**Written request**:
Repeat every line below exactly, word for word.

**Supplied material**:
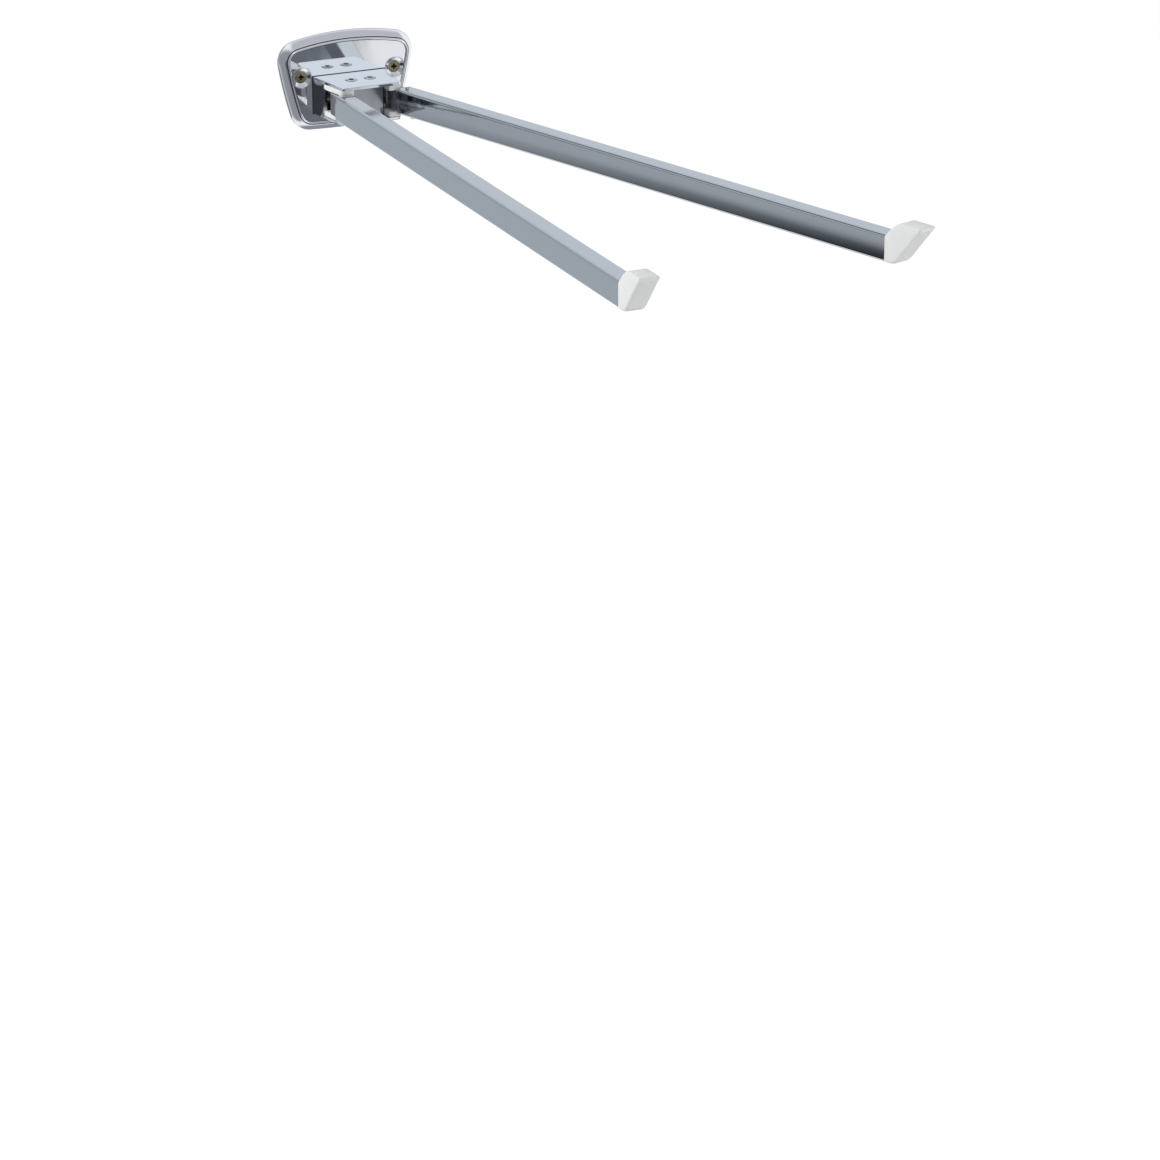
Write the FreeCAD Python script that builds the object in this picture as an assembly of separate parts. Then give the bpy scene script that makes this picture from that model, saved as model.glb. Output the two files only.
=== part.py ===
import FreeCAD, Part
import math
import os

# A wall-mounted towel holder with two arms that swing on upright pins.
# Millimetres. The wall is the plane Y = 0 and the arms reach out along -Y.
# +Z is up, +X is to the right for someone who faces the wall.
# Z = 0 is the mid height of the arms.

Vec = FreeCAD.Vector
X_AXIS = Vec(1, 0, 0)
Y_AXIS = Vec(0, 1, 0)
Z_AXIS = Vec(0, 0, 1)
OUT = Vec(0, -1, 0)
ORIGIN = Vec(0, 0, 0)
FULL_TURN = 360
QUARTER_TURN = 90
HEX_SIDES = 6
PARALLEL = 1 - 1e-6
HALF = 0.5

# Wall plate: outline, seen from the front
plate_top_half_width = 41.0
plate_top_corner_z = 27.4
plate_crown = 5.7
plate_bottom_half_width = 30.1
plate_bottom_corner_z = -19.7
plate_bottom_crown = 0.9
plate_side_bulge = 1.3
plate_top_corner_radius = 11.4
plate_bottom_corner_radius = 12.6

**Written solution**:
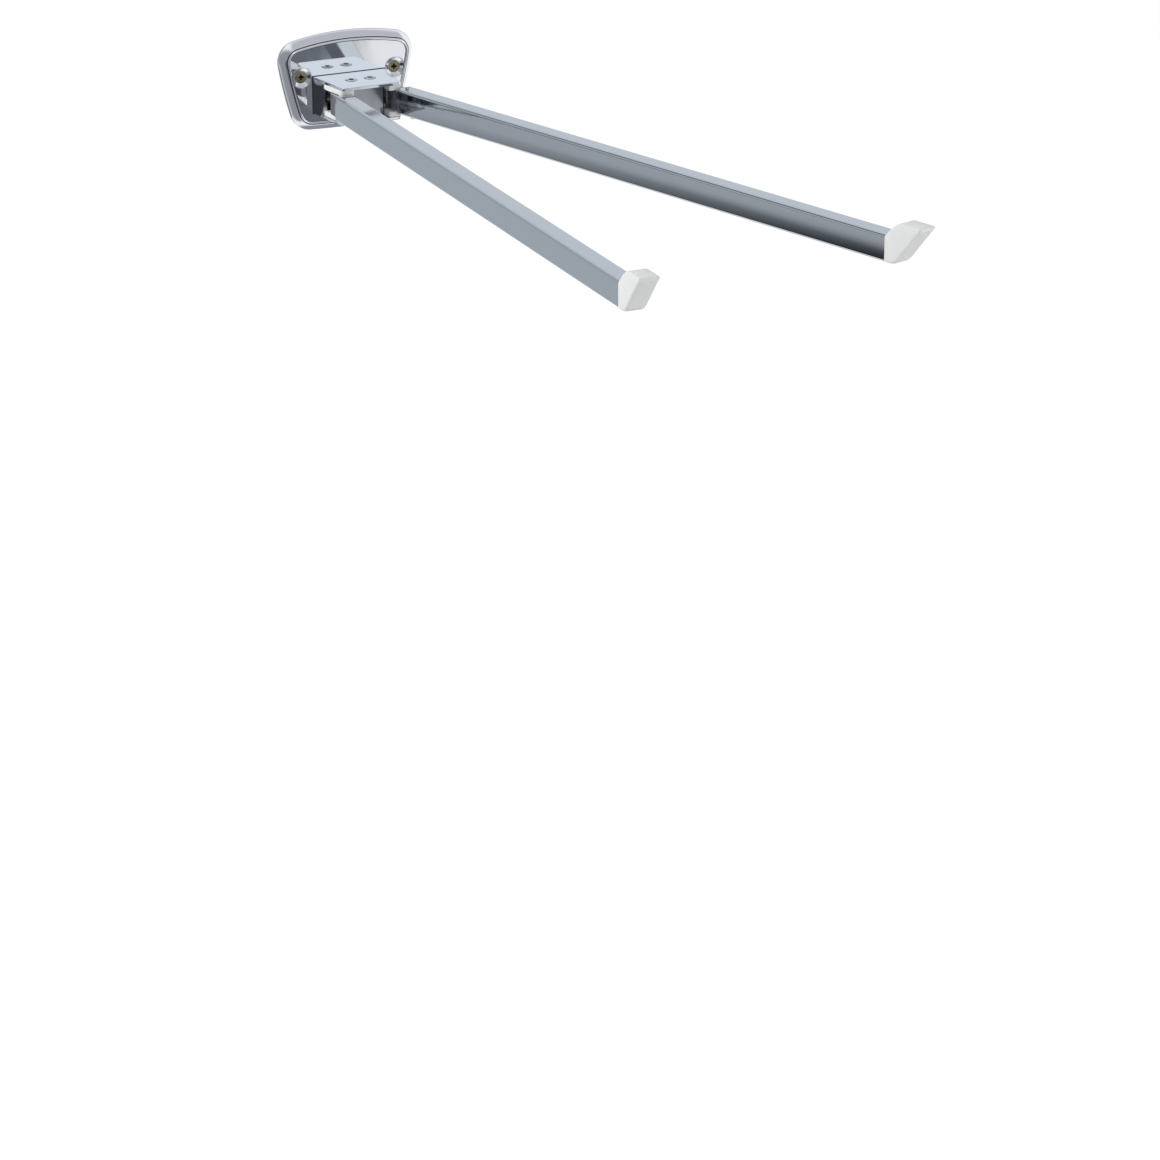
Write the FreeCAD Python script that builds the object in this picture as an assembly of separate parts. Then give the bpy scene script that makes this picture from that model, saved as model.glb. Output the two files only.
=== part.py ===
import FreeCAD, Part
import math
import os

# A wall-mounted towel holder with two arms that swing on upright pins.
# Millimetres. The wall is the plane Y = 0 and the arms reach out along -Y.
# +Z is up, +X is to the right for someone who faces the wall.
# Z = 0 is the mid height of the arms.

Vec = FreeCAD.Vector
X_AXIS = Vec(1, 0, 0)
Y_AXIS = Vec(0, 1, 0)
Z_AXIS = Vec(0, 0, 1)
OUT = Vec(0, -1, 0)
ORIGIN = Vec(0, 0, 0)
FULL_TURN = 360
QUARTER_TURN = 90
HEX_SIDES = 6
PARALLEL = 1 - 1e-6
HALF = 0.5

# Wall plate: outline, seen from the front
plate_top_half_width = 41.0
plate_top_corner_z = 27.4
plate_crown = 5.7
plate_bottom_half_width = 30.1
plate_bottom_corner_z = -19.7
plate_bottom_crown = 0.9
plate_side_bulge = 1.3
plate_top_corner_radius = 11.4
plate_bottom_corner_radius = 12.6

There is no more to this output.